La mia posizione morale è ottima: chi mi crede un satanasso, chi mi crede quasi un santo. Io non voglio fare né il martire né l'eroe. Credo di essere semplicemente un uomo medio, che ha le sue convinzioni profonde, e che non le baratta per niente al mondo. 

Ti potrei raccontare qualche aneddoto divertente. Nei primi mesi che ero qui a Milano, un agente di custodia mi domandò ingenuamente se era vero che io, se avessi cambiato bandiera, sarei stato ministro. Gli risposi sorridendo che ministro era un po' troppo, ma che sottosegretario alle Poste o ai Lavori Pubblici avrei potuto esserlo, dato che tali erano gli incarichi che nei governi si davano ai deputati sardi. Scosse le spalle e mi domandò perché dunque non avevo cambiato bandiera, toccandosi la fronte col dito. Aveva preso sul serio la mia risposta e mi credeva matto da legare.

Dunque, allegro, e non lasciarti sommergere dall'ambiente paesano e sardo: bisogna sempre essere superiori all'ambiente in cui si vive, senza perciò disprezzarlo o credersi superiori. Capire e ragionare, non piagnucolare come donnette!

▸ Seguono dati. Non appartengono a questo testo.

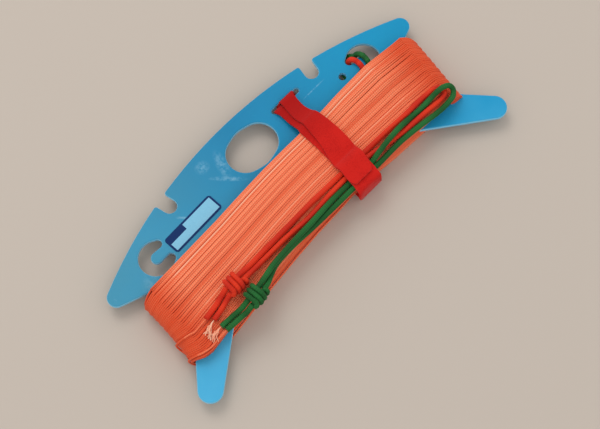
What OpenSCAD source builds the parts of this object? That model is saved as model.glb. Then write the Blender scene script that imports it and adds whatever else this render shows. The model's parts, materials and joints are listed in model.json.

Hai capito? Devo proprio essere io, che sono in prigione, con delle prospettive abbastanza brutte, a far coraggio a un giovanotto che può muoversi liberamente, può esplicare la sua intelligenza nel lavoro quotidiano e rendersi utile? Ti abbraccio affettuosamente insieme con tutti di casa.

Nino

Ciò che hai promesso di mandarmi, mandalo appena puoi, perché ne ho proprio bisogno. Spero in seguito di non dover piú ricorrere al tuo aiuto.